Measures to contain spending and enhance tax collection are needed. A large public-sector wage bill relative to the size of the economy and to that in many peer emerging markets (EMs), is at the center of the fiscal expansion. Therefore, rationalizing the public-sector wage bill becomes a priority. Other adjustment measures, which will also enhance the ability of fiscal policy to address inequality, include boosting the efficiency of spending, such as education subsidies and transfers to public entities, and eliminating irregular and wasteful expenditure. Forcefully strengthening tax administration will complement these efforts.

Monetary policy to anchor inflation expectations at a lower level

Should fiscal consolidation stabilize debt, the monetary policy stance appears appropriate. However, monetary policy should be cautious given fiscal risks and the need to build buffers. While inflation expectations are well anchored, they remain close to the upper end of the inflation targeting band. Staff welcomes the authorities' increased focus on lowering inflation expectations toward the mid-point of the band, which could be complemented by explicitly adopting a mid-point within a range at an opportune time. Lower inflation will be better aligned with that of partners, avoid erosion of competitiveness, and benefit the poor. Staff welcomes enhancements in central bank communication, and encourages continued efforts to increase transparency. The floating rand cushions the economy against shocks, but opportunistically building international reserves would strengthen resilience.
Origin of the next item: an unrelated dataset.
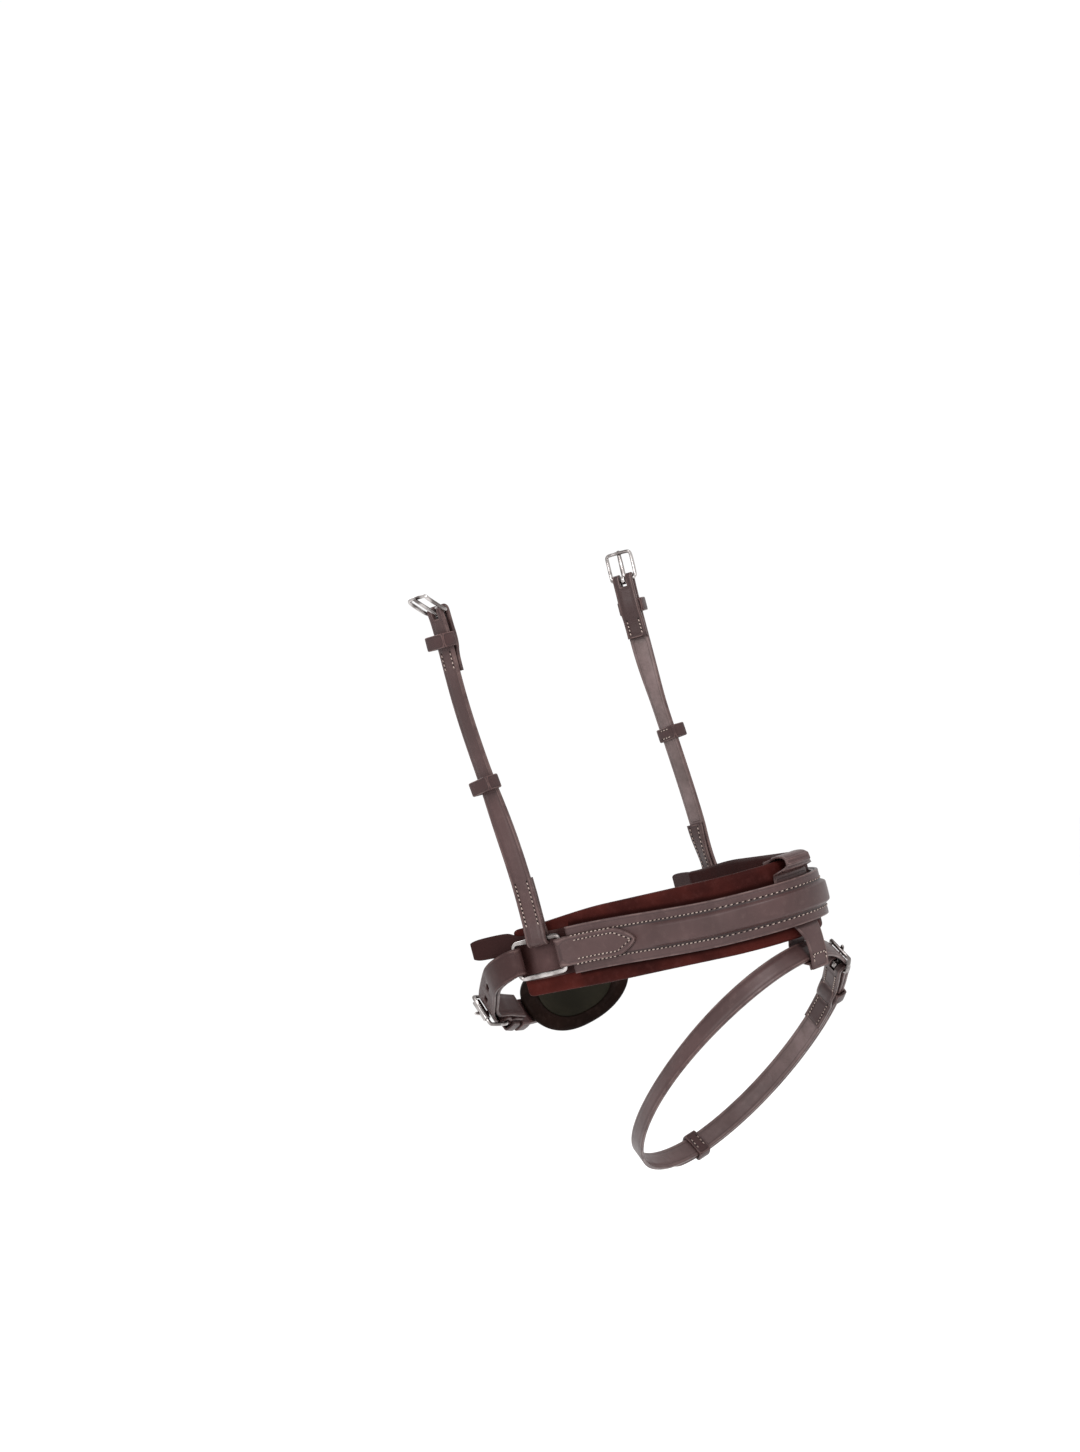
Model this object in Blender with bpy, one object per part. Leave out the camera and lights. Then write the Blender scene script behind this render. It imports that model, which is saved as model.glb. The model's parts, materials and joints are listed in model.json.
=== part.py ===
"""Crank noseband with a flash strap: padded nosepiece, rings, hangers, chin strap, straps and buckles.

Metres. +Z points up the face towards the poll, -Y to the front of the nose, +X to the horse's left.
The origin is the inner face of the nosepiece, at the middle of its front and at half its height.
"""
import math

import bmesh
import bpy
from mathutils import Vector

# Clearances
GAP = 0.0003                      # between leathers that lie on each other
TWIST_GAP = 0.0005                # the same where a strap twists along its layers
PLAY = 0.0003                     # between a bar and what is folded round it
KEEPER_PLAY = 0.0005              # between a strap's edge and its keeper

# Line of the nosepiece, at its inner face
NOSE_RADIUS = 0.036
NOSE_FLARE = math.radians(19.8)   # each arm leans out from straight back
NOSE_ARM = 0.091                  # straight run from the bend to the ring's front bar

# Cushion of the nosepiece
PAD_TOP = 0.0208                  # cushion's top edge above the middle line
PAD_BOTTOM = 0.0228
PAD_END_TOP = 0.0172              # the same edges at the cushion's two ends
PAD_END_BOTTOM = 0.0215
PAD_THICK = 0.0056
PAD_END_THICK = 0.0038
PAD_TAPER = 0.030                 # length over which the cushion thins towards the ring
PAD_TAIL = 0.030                  # cushion behind the ring's front bar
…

Financial sector policy to maintain a sound financial system

Preserving financial sector stability is a priority. The authorities' introduction of the Twin Peaks regime provides a welcome overhaul of the regulatory framework. While the overall banking sector is well capitalized and profitable, monitoring pockets of vulnerabilities in small, non-systemic banks is essential. Devoting increased resources to regularly conduct top-down stress tests will be helpful. The planned entry of new banks can boost competition, reduce user charges, and improve access to credit for SMEs. Combined with the increased focus on the role of Fintech, greater competition can also help promote financial inclusion.

Balance of risks

Downside risks to the outlook are prominent. On the upside, quick and comprehensive reform implementation would boost business and consumer confidence and in turn productivity, investment, and growth. On the downside, however, spending pressures —arising for example from weak SOEs or increasing public sector compensation—would heighten financing costs and weigh on growth. Externally, tighter global financial conditions and capital flow volatility recently experienced by EMs bring to the fore a risk of sudden reversals in investor sentiment. Structurally weak growth in key advanced markets, or a disruption in trade due to growing protectionism could widen the fiscal and current account deficits, and dampen growth. Weakening growth in South Africa could have negative and lasting spillover effects on neighboring countries.

Action is needed now

The time is now to put the South African economy on a trajectory toward strong and inclusive growth. Removing policy and regulatory uncertainty, combined with forceful implementation of an ambitious reform agenda would further strengthen confidence, attract private investment durably, support job creation, and distinguish South Africa further from other EMs at a time sentiment towards EMs is weakening. Growth would then rise above the current level, and support better living standards for all South Africans.